Choices are made to put people in danger in order to extract profit by using cars AT ALL that is the problem, not who or what is operating them.
How is this any different than a person operating a cab, or a business choosing to offer food delivery?
Operating any motor vehicle in public puts people in danger and yet many people profit from the operating of motor vehicles.
What’s the difference here?
The executives should not have any immunity to prosecution, we need to start holding them accountable. The technology is never the problem, technology just provides us with tools, like any tools sometimes they can be dangerous and deserve immense respect, but it’s the people using them and deciding how they are used who are making those tools and technologies actually hurt and kill people, not the technology. A tool is not inherently good or bad, it does not have intentions or motivations. People do. Let the technology be a technology, and hold the people accountable.
Waymo has proven to be far safer than human driven cars though. Sure, hold them accountable if they’re really negligent, but some accidents are inevitable, but at a much lower rate than what human drivers cause.
@[email protected] There isn’t a problem that could not be solved by legislation here. The police is already able to give tickets to self-driving cars in some states. You can certainly argue that the megacorps aren’t inclined to care when the amount of money involved is tiny but then again that problem exists in most places just as much when it comes to fining rich people.
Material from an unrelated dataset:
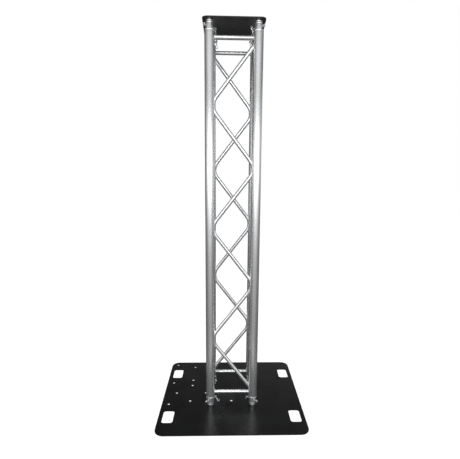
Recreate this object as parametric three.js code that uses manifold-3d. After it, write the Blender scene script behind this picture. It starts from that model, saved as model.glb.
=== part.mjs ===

You could always up the amounts if the politicians are willing to do that.
The more consequential thing that can already be done currently is grounding the entire fleet if there’s a good reason for that so it’s not like officials are completely helpless.
I don’t want to sound pessimistic, but consumer protections in the US feel like a far off thing, given its current sociopolitical swing. I cannot trust politicians to do right by me, so I espouse wariness of companies
Using “ruckus” I the title and not referencing Wu Tang in the article? Straight to jail.